In a letter, through his lawyers, Madiba threatened to challenge the appointment.

He also accused the board of violating the Companies Act by hiring Matabane and Matekane despite facing charges. Madiba was referring to the case in which Matabane, Matekane and several others were charged with corruption, fraud and money laundering in connection with the Victoria Hotel case.

He also said Matekane, who is suspended as the DCEO’s head of the asset forfeiture unit, could not continue to be Naledi’s company secretary while he is still employed by the anti-corruption unit.

Madiba’s letter to Tlelima came a few days after he was interviewed by Rain’s investigators.

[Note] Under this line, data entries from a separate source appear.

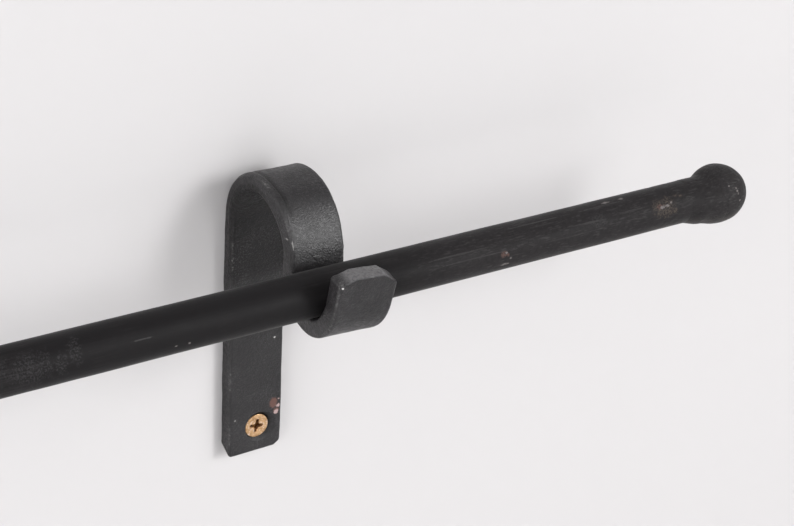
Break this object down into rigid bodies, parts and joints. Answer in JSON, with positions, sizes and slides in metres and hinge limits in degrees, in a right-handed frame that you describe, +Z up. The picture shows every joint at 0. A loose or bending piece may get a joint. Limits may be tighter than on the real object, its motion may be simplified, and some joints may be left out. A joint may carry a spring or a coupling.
{
  "type": "curtain rod with wall brackets",
  "caption": "Forged round curtain rod with a ball on each end, lying loose in hooked flat-bar wall brackets, each held by a countersunk wall screw.",
  "frame": {"origin": "on the wall face, half-way between the two wall screws", "axes": "+X along the rod to its right-hand end as seen from the room, +Y into the wall, +Z up"},
  "size_m": [0.8, 0.0837, 0.0929],
  "materials": {
    "blackened_bar": "blackened mild steel bar with a satin wax, fine drawn lines lengthwise, dull grey rubs and a few rust specks",
    "blackened_ball": "blackened forged ball, slightly uneven, with small bare chips",
    "dressed_weld": "rough dressed weld under the same black, with pale brown scale",
    "bracket_paint": "charcoal satin paint with a fine grainy texture over hand-bent flat bar, worn lighter along some edges",
    "yellow_zinc": "yellow passivated zinc on a steel screw, dark in the cross recess"
  },
  "bodies": {
    "brackets": {"bracket_left": "bracket_paint", "bracket_right": "bracket_paint", "wall_screw_left": "yellow_zinc", "wall_screw_right": "yellow_zinc"},
    "rod": {"rod_bar": "blackened_bar", "ball_end_left": "blackened_ball", "ball_end_right": "blackened_ball", "neck_weld_left": "dressed_weld", "neck_weld_right": "dressed_weld"}
  },
  "joints": [
    {"name": "rod_lift", "type": "slide", "parent": "brackets", "child": "rod", "axis": [0, 0, 1], "range_m": [0, 0.04]}
  ]
}
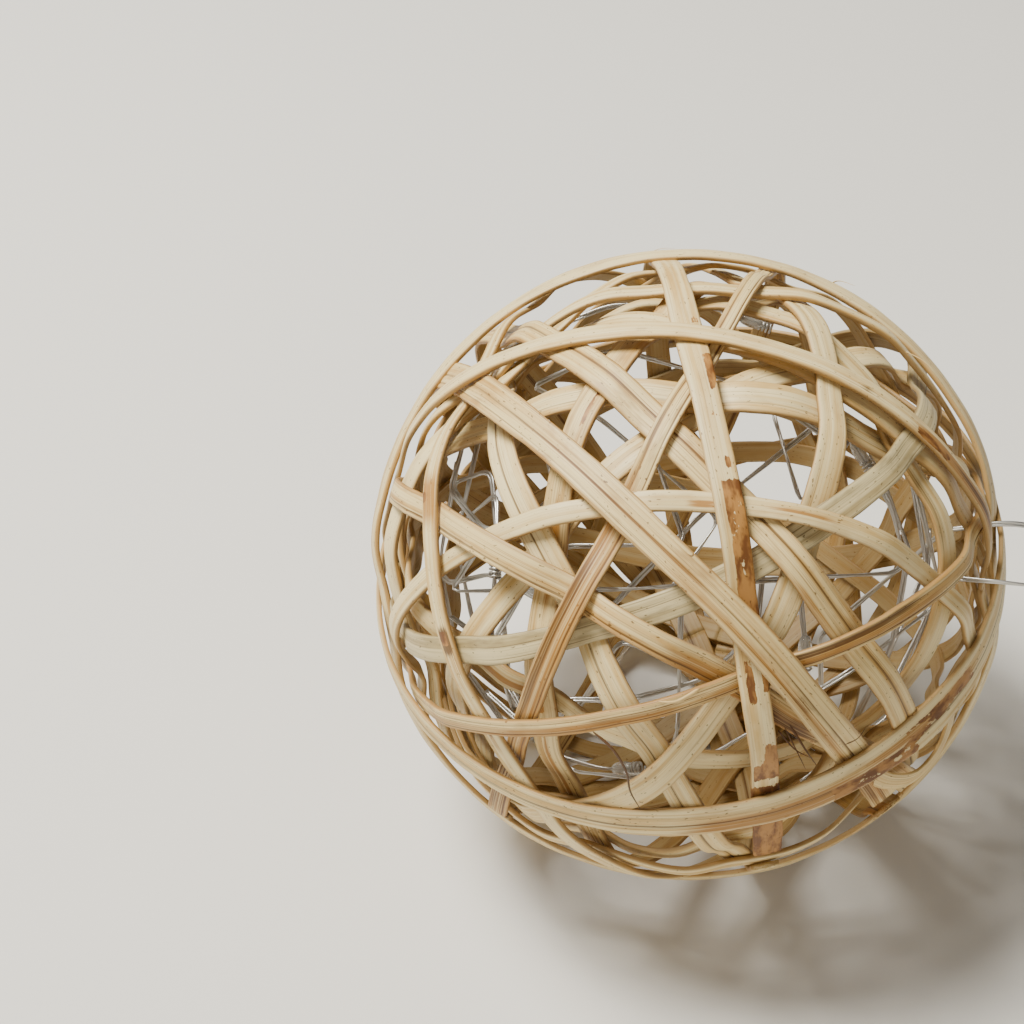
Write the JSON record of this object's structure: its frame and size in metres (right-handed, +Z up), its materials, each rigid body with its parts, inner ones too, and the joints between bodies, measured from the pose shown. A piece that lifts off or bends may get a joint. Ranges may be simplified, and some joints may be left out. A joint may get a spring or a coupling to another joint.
{
  "type": "decorative sphere",
  "caption": "Open decorative ball wound from flat split-rattan strips, with a thin wire light string tangled inside and a small flat spot to stand on.",
  "frame": {"origin": "middle of the small flat spot underneath, on the surface the ball stands on", "axes": "+Z up through the ball's centre, +X to the side where the light string's loop stands out, -Y to the side the ball is mostly seen from"},
  "size_m": [0.1234, 0.1096, 0.1079],
  "materials": {
    "rattan_pale": "pale split rattan, dry satin",
    "rattan_honey": "honey split rattan with brown grain lines",
    "rattan_bark": "split rattan with patches of its orange-brown bark left on",
    "rattan_grey": "greyed split rattan, dull",
    "silver_wire": "bright silvered wire"
  },
  "bodies": {
    "root": {"skirt_strip": "rattan_pale", "crown_strip": "rattan_pale", "upper_arc_strip": "rattan_pale", "long_diagonal_strip": "rattan_honey", "bark_strip": "rattan_bark", "dark_seam_strip": "rattan_bark", "knotted_strip": "rattan_pale", "ribbed_strip": "rattan_bark", "left_diagonal_strip": "rattan_honey", "middle_arc_strip": "rattan_pale", "crown_band_strip": "rattan_pale", "broad_diagonal_strip": "rattan_honey", "grey_strip": "rattan_grey", "left_limb_strip": "rattan_pale", "base_band_strip": "rattan_pale", "base_cross_strip": "rattan_honey", "back_shoulder_strip": "rattan_pale", "right_upright_strip": "rattan_pale", "back_upright_strip": "rattan_pale", "light_strip": "rattan_pale", "lower_band_strip": "rattan_honey", "streaked_strip": "rattan_honey", "right_limb_strip": "rattan_pale", "broad_crown_strip": "rattan_pale", "inner_diagonal_strip": "rattan_pale", "inner_slanting_strip": "rattan_pale", "light_string": "silver_wire", "light_string_loop": "silver_wire"}
  },
  "joints": []
}
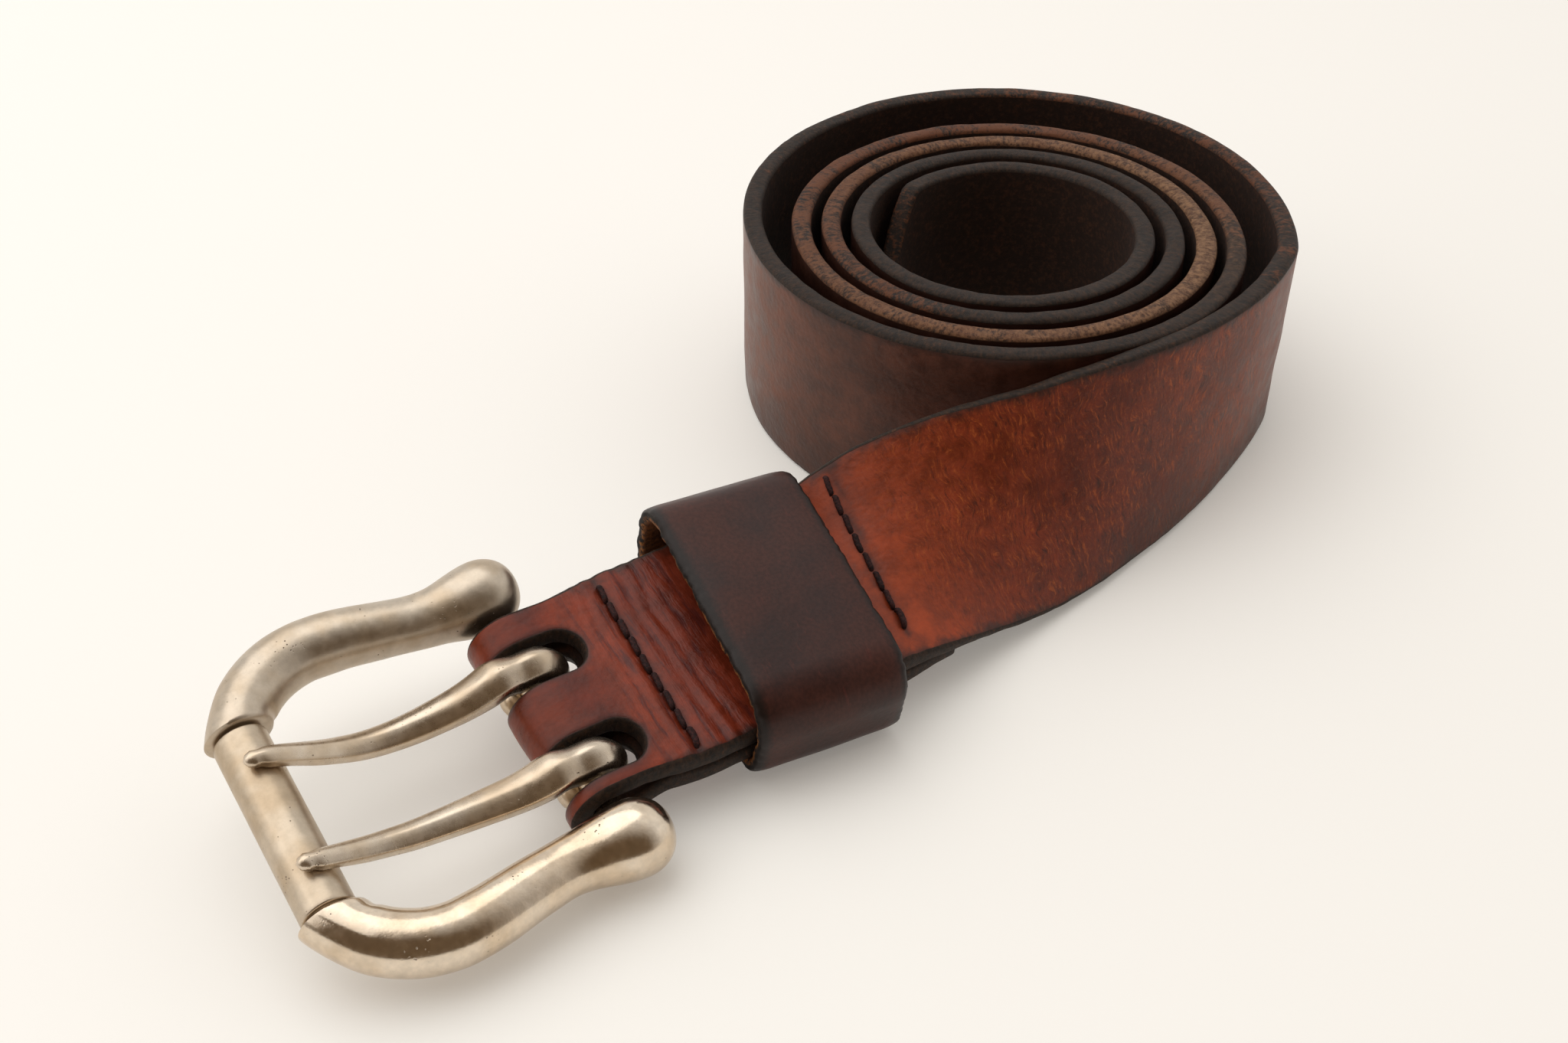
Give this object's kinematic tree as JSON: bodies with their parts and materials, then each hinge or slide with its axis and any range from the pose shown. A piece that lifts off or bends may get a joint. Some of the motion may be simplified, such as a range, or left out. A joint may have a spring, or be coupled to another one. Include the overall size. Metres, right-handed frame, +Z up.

He also queried if Tlelima had declared his interest as Naledi’s chairman to Econet Telecom Lesotho where he is the chief technical officer.

Madiba said Tlelima, as board chairman, was not justified to appoint Rain.

The January 27 letter was copied to Econet’s board chairman, DCEO and the Minister of Justice, Law and Constitutional Affairs.

In his response Tlelima fired back, accusing Madiba of misdirecting himself and being malicious.

He said Madiba’s strategy was to divert attention from “the investigations for the alleged siphoned (sic) millions of Maloti involving allegations of money laundering, corruption, fraud, theft and mal-administration…”

“Your client is facing serious criminalities of high magnitude, and it tells you why a decision to invoke the services of a forensic investigator was made,” Tlelima said.

He also refused to give Madiba some company documents he had demanded. The documents included minutes of the board meeting that appointed Rain.

On Wednesday, Tlelima refused to comment on the allegations against Madiba and the investigation.
Madiba was also reluctant to comment.

“I appreciate the media’s interest in the recent events surrounding my suspension and our business, Naledi Funeral Planners. However, as this matter is currently under investigation, I will not be making any comments,” Madiba said via a WhatsApp message.

“Rest assured, I am fully cooperating with the appointed authorities and have complete faith in the Board to navigate the business through this challenging period. Thank you for your understanding.”